I trust my own judgement and there is no fucking way I’m going to do that.
It’s a beautiful song, the lyrics are precisely weighted, delicately balanced, light and dark and poignant; the harmonies make the hairs on the back of your neck stand up and take notice.
The noise we make is rich, warm, devastating in it’s simple purity. No sound engineer with all the technology in the world at their disposal could confect a resonance so perfect and whole as the one we produce in that rifle range, week in, week out.
The sight of forty grown men all conveying “I’ve just pooped!” kind of ruins it for me.
But that’s how barbershop is, and it’s an argument I’ll never win. What to be done?
I feel sad at the thought of quitting the chorus so soon. I had high hopes. But I feel sad at the prospect of staying.
Best just sit back awhile, try to detach myself from these two opposing sadnesses and let them battle it out for supremacy. Go with the one that loses.
Private Staining (tenor) keeps a scrapbook, photo albums, old concert programmes and newspaper cuttings going back thirty years. The other old soldiers flick through the pages, smile at the pictures.
I immediately recognise a kindred spirit: a keeper of journals, a chronicler, a hoarder of stuff, and - just my luck! - this also makes me feel sad. It’s like catching myself in a mirror and for a while I can’t breathe: a great wave of sorrow sweeping me away forever.
“That’s George. He moved to Australia. Died a couple of years ago.”
“And there’s Howard, look. He would always have us in stitches. Cracking jokes on the risers, even in competitions. You never knew what he was going to do next. He’s dead now as well.”
These are good, good people, bright and alive - “I’m a widower now, so there’s more to keep me busy around the house. But I cycle every day, three miles or more, always buy the paper on my way home” - but I am melancholic and awkward and never know what to say to anybody, and I’m not sure it’s right for me to be around here like this. I’ll give it a couple of weeks.
Friday, January 19, 2007
Handle With Care
“Tim, the reason you’re going nowhere,” said Stella, my eighties style yuppie witch of a team leader, blazing into the conversation like she’d been shot from a cannon, “is that you don’t have clearly defined goals. You don’t know where you want to be.”
What I was actually intending to say, before she’d interrupted, was that I was going nowhere until I’d finished my lunch, in response to an order from Death to fetch some stuff from the data centre. I tried explaining this to Stella but once she starts, she’s not easily stopped.

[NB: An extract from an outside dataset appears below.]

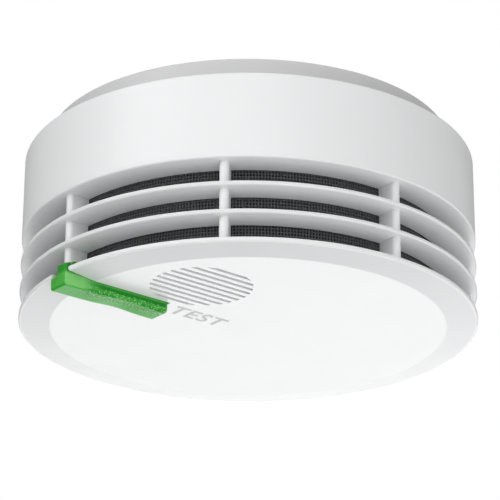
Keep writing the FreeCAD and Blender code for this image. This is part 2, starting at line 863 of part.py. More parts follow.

She was wearing a black trouser suit, expensive looking, finished off with orange trim. It said “I’m a not to be fucked with executive, with a hint of Hare Krishna to show my spiritual side.”
I meanwhile was wearing my new jumper, in black of course, woven from a supernaturally soft fabric, probably wool or something like it, which I was casually splattering with tomato soup. It said “Boyishly cute. Sloppy eater.”
We appeared disconcertingly colour co-ordinated.
“You want to do this and you want to do that, but all your projects end up lost in the fog. You spend your time floundering, blah, blah…”
Oh for goodness’ sake. I looked outside. Today the world through my window - streaked with a thick layer of grime following yesterday’s gales - had a soft focussed, Vaseline on the lens quality about it.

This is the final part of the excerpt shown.